Today, early Facebook employee and now Quora founder, Charlie Cheer, came to Tepper to talk to us about his entrepreneurial experiences in the web 2.0 space.  He said a lot of interesting things, but one thing in particular I thought was quite smart and different.   When asked how Quora competes with other question-and-answer websites, especially as a late entrant, he said that Quora’s competitive advantage–and I am paraphrasing–

It’s not one big thing, but rather a bunch of little things.

He then went on to give an example of one of these little things that Quora has done with the design of its product; and that’s when I started to believe in my theory that a web-based platform business can not only compete with but beet incumbents with better user-centered design.   This made me then wonder why might this be true?  Are these web-based platform businesses unique from other businesses in this way?  Could any other business enter a market and create better user experiences by simply out-designing the competition?

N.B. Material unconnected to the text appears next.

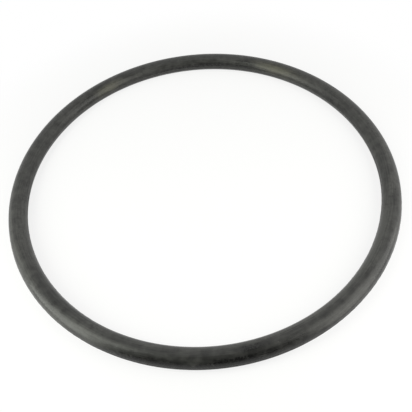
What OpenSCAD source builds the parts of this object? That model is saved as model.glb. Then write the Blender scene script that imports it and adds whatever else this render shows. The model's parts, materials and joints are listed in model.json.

Fortunately, I had the chance to ask Charlie what his biggest challenge(s) was in running such a web-based platform as opposed to say, a web app that taps into a platform, and he said it was growing the number of users that use the platform.  This of course made sense, and so I wondered, if users are the lifeblood of the platform, and the entire user experience dictates whether users continue using, join, or stop using the platform, shouldn’t we expect these platform businesses, which sometimes depend on network effects, to consistently announce that their competitive advantage will be user experience and product/service design?

All businesses need to care about the experiences of their users/customers, but I think network effect-dependent businesses/products may be uniquely positioned to make a focus on user experience design a market entry strategy against a sea of incumbent players.    This may be especially true given customers/users have such low costs of switching to competing products.